The Doctor Jazz Party online telethon was held by Rossiya Segodnya, with support from the Russian Direct Investment Fund. It was organized by Rossiya Segodnya, the Red Square Group and the Koktebel Jazz Party international jazz festival, with support from the Coronavirus Response Alliance.
Journalist and Director General at Rossiya Segodnya, Dmitry Kiselev, who had the idea of holding the online telethon, said that Russia wanted to show solidarity with the entire world in this unprecedented fight against the coronavirus. “By holding the Doctor Jazz Party on International Jazz Day we want to support Russian hospitals and healthcare professionals, those who are on the frontlines of fighting the pandemic. Stay at home, listen to jazz and help the doctors,” he pointed out.
Rossiya Segodnya has been able to draw a number of major media platforms into this event.
The Doctor Jazz Party online charity telethon partners were Rossiya 24 and Rossiya-Kultura TV channels, Moskva TV channel’s The City project, Vesti.Ru news network, Vesti FM Radio, JAZZ 89.1 FM, Yandex search engine and internet portal, мывместе2020.рф (we are together) national campaign for mutual assistance, National Priorities autonomous NGO, стопкоронавирус.рф website and Sputnik Radio.
The live stream from the telethon was available on websites and VKontakte accounts of ria.ru, as well as the Koktebel Jazz Party and at стопкоронавирус.рф. #МыВместе (we are together) was the telethon’s official hashtag.
The purpose of the online telethon was to collected donations to support Russian hospitals in fighting the incidence of COVID-19.
Zhivoi Charity Foundation acted as the telethon operator.

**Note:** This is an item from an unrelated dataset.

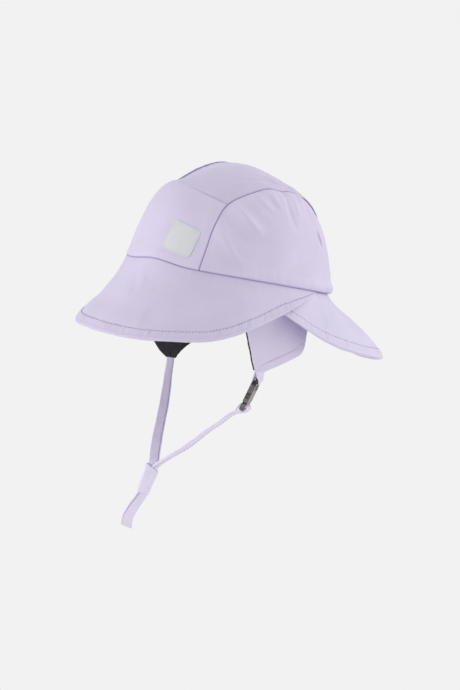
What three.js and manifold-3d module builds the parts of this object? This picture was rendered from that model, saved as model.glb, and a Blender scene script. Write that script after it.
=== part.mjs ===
import * as THREE from 'three';
import { LoftGeometry } from 'three/addons/geometries/LoftGeometry.js';
import { mergeVertices } from 'three/addons/utils/BufferGeometryUtils.js';
import Module from 'manifold-3d';

// A small child's rain hat in the form it has on a head: a four-panel crown, a bell-shaped front
// brim, a neck flap, two ear flaps lined with fleece, and a chin strap with a small clip.
// Sizes are in mm. +Z is up, -Y is forward and +X is towards the wearer's left.
// The origin is the middle of the head opening, where crown and brim are sewn together.

const wasm = await Module();
wasm.setup();

const { sin, cos, tan, sqrt, exp } = Math;
const { degToRad, lerp, clamp } = THREE.MathUtils;
const vec = (x, y, z) => new THREE.Vector3(x, y, z);

// head opening: an ellipse whose edge rises a little over the ears
const bandHalfLength = 91;
const bandHalfWidth = 76;
const bandArch = 1.8;
// the whole hat sits with its front up by this much
const hatPitch = degToRad(13.5);

// the crown is this high and sinks towards the wearer's left by this angle at its top
const crownHeight = 92;
const crownLean = tan(degToRad(8));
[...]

The Koktebel Jazz Party emerged in 2003 as a private initiative of journalist Dmitry Kiselev, the founder of Koktebel jazz festival. A tiny Crimean town gave its name to the festival, which currently is recognized as one of the leading jazz festivals of the world. Over the years people like legendary American drummer Jimmy Cobb, winner of the Latin Grammy Award for Best Latin Jazz Album Gonzalo Rubalcaba from Cuba, bass guitarist and bass player Stanley Clarke, who is famous for his innovative technique, Nu-jazz stars Club Des Belugas from Germany, one-of-a-kind saxophonist Robert Anchipolovsky from Israel, and German band De-Phazz from Heidelberg have all attended. In 2017, Vladimir Putin was a KJP guest.
The Russian Culture Ministry has been supporting the Koktebel Jazz Party since 2014.
Russian Direct Investment Fund (RDIF) was set up in 2011 to invest in the share capital of companies jointly with leading foreign strategic investors. Together with its partners, RDIF has implemented over 80 projects totaling over 1.8 trillion rubles and involving 95 percent of Russia’s regions.
RDIF is making vigorous efforts to counter COVID-19: the production of the Russian-Japanese EMG express diagnostics systems with a maximum accuracy of 99.9 percent and a maximum testing time of up to 30 minutes was launched; the production of the anti-viral medicine Favipiravir is being launched jointly with the Chemrar Group; a pneumonia diagnostic project using AI technology was launched by RDIF in partnership with Medscan Group and G42, a UAE company. RDIF was among the initial founders of the Alliance Against Coronavirus, which was subsequently joined by the Russian Union of Industrialists and Entrepreneurs (RUIE), Yandex, Mail.ru Group and Rossiya Segodnya.
Zhivoi charity foundation for assisting adults was set up in 2010 to help severely ill people aged 18 to 60 who need urgent treatment and rehabilitation. Since 2017, the foundation has also been working to help Russian hospitals and social facilities. Due to the coronavirus pandemic, the foundation made a decision to launch a project the purpose of which is to purchase PPE kits and then distribute them to doctors in the Russia regions.